Even if all my other priorities and responsibilities magically evaporated over night, I don't think I could finish this if I wanted to. It would be too much like trying to finish someone else's game, not knowing for sure either how to work with the code base/event base they've already built or what it was they ultimately intended. A lot can happen to a person in twelve years, enough that they no longer even recognize themselves in the mirror, even. Also nessy never followed through on the CMS she was going to make for me :P

By the way, I just want to point out that I have earned approximately $0.00 dollars for my work in RPG Maker which means I have performed literally 100s of thousands of hours of unpaid labor to give away high quality free videogames to all y'all.

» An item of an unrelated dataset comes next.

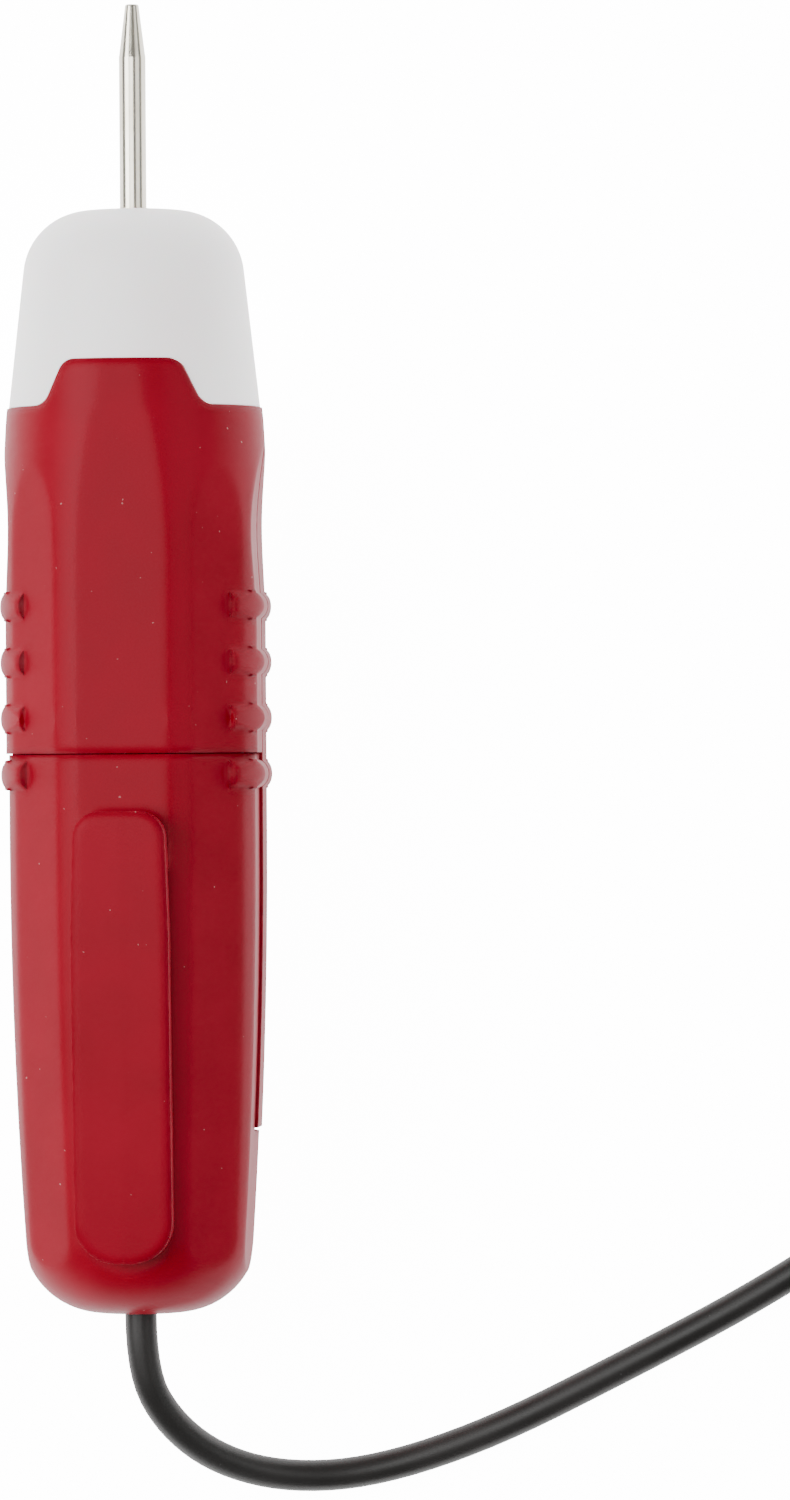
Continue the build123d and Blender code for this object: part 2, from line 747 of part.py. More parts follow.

Not to sound too salty, but having given away, for free, a hundred or so hours of RPG and adventure gameplay in various completed games, demos, and cancelled projects, I don't feel particularly obligated to put in more time doing unpaid labor to finish my games nor do I feel anyone is particularly entitled to my unpaid labor on behalf of gam mak. Or, more accurately, the strongest obligation I feel is to myself; it would have been cool if Backstage II has been finished, but that's not the world we live in. I know it's a disappointment, as life so often is, as I so often am.

Now, I would be happy to take on the challenge of finishing this if I was getting paid a living wage to do so, but I don't see that happening any time soon.